Une jeunesse versaillaise, l’océanographie comme projet professionnel jusqu’à un accident de plongée qui l’oblige à rester en surface et réorienter sa carrière de scientifique. Et comme Gérard Liger-Belair est passionné de photographie, il commence à explorer par l’image la dynamique des bulles dans leur champ d‘écoulement, en l’occurrence faute de moyens : des verres de limonade ou encore de bière. « Pour ma thèse, j’ai contacté les deux producteurs majeurs de bulles : Coca-Cola et Moët & Chandon et c’est la maison de Champagne qui a répondu la première ! », explique-t-il. En 2001 il devient docteur de l’université de Reims Champagne-Ardenne avec les félicitations du jury pour sa thèse portant sur « Une première approche des processus physicochimiques liés à l’effervescence des vins de Champagne ». Depuis le champagne coule à flot dans son laboratoire, livré à l’analyse des spectromètres de masse à haute résolution et des caméras les plus sophistiquées qui capturent grâce à la tomographie laser la complexité de l’organisation tourbillonnaire des bulles. « Je ne pensais pas y passer autant d’années et c’est toujours la même passion et le même plaisir à explorer cet univers, notamment par la photographie. Je suis subjugué par les images que nous produisons et ces photos sont des outils pédagogiques extraordinaires. Les équations des modèles mathématiques du cycle des bulles sont bien évidemment essentielles, mais l’esthétique est un des fils conducteurs de mes recherches », confie le physicien.

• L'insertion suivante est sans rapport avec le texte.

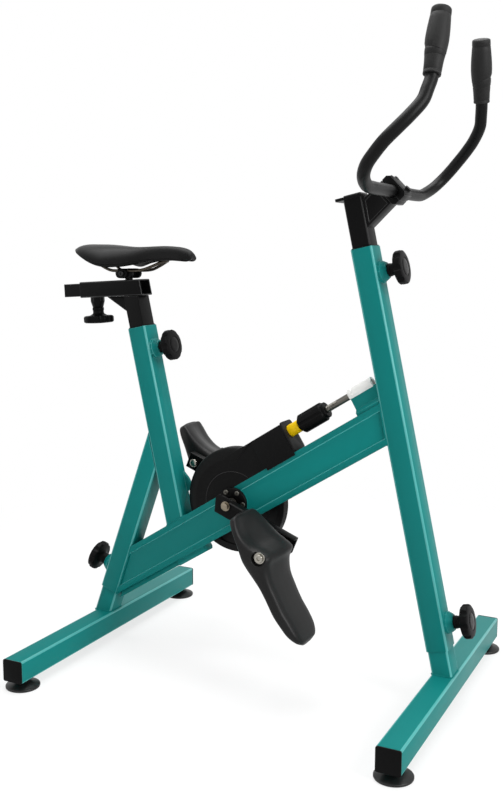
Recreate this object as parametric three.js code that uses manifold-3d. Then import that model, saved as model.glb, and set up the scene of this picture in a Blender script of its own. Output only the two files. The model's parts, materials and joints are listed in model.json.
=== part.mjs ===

LES LACS DE MÉTHANE ET D’AZOTE DE TITAN
Après ses premières publications, la filière champagne voyait ces expériences d’un œil un peu méfiant, craignant une démystification du champagne ; « mais assez vite les professionnels ont compris l’intérêt de nos travaux et aussi de nos images qui rajoutaient du rêve au champagne », précise-t-il. À l’actif de l’équipe de Gérard Liger-Belair, la découverte de l’origine de la bulle. Contrairement aux idées reçues, ce ne sont pas seulement les imperfections du verre qui créent la bulle, mais surtout les minuscules fibres de cellulose en suspension dans l’air, ou bien laissées par le chiffon, qui vont piéger le gaz carbonique dissout dans le vin et le libérer sous forme de bulles. Ainsi le nombre et la forme des bulles en disent beaucoup plus sur le contenant (forme et hauteur du verre) et sur les conditions extérieures comme la pression ou la température que sur la qualité du vin. Et comme ce sont les bulles dans leur migration très rapide vers la surface qui en explosant vont projeter vers nos narines et nos papilles des molécules aromatiques comme le ferait un brumisateur de parfum, il convient de verser lentement le champagne dans un verre penché pour préserver au maximum le CO2, donc l’effervescence, tout au long de la dégustation. La dernière publication médiatique de l’équipe du chercheur portait sur la mise en évidence d’un « nuage bleu » à l’ouverture de la bouteille à température ambiante. Le gaz sous une pression de près de 8 bars subit une décompression violente qui fait chuter sa température à -90°C. « Le nuage bleuté a pour origine la transformation du CO2 gazeux en de minuscules paillettes de neige carbonique qui diffusent alors la lumière ambiante. Ce nuage a la même origine physique que la couleur bleue du ciel », explique le physicien.
Et parce que les lois physiques s’exercent partout de la même manière, le comportement d’un gaz ne diffère pas dans un verre de champagne, dans les océans, dans l’atmosphère terrestre ou dans celui d’autres planètes du système solaire. La recherche, les observations et les modèles mathématiques de l’équipe rémoise se confrontent à des problématiques plus globales comme le « pétillement » des océans et la production d’embruns qui participent de la chimie complexe de l’atmosphère et de l’équilibre climatique global ou de l’origine des bulles à la surface des lacs de méthane et d’azote de Titan, satellite de Saturne, ou encore des perturbations observées dans le ciel Jupitérien.
Retour sur Terre avec une énigme champenoise que s’attelle encore à résoudre Gérard Liger-Belair : le phénomène de gerbage qui peut vider en quelques secondes la bouteille d’une bonne partie de son précieux breuvage. Une application concrète qui, on s’en doute, est attendue par l’ensemble de la filière champagne.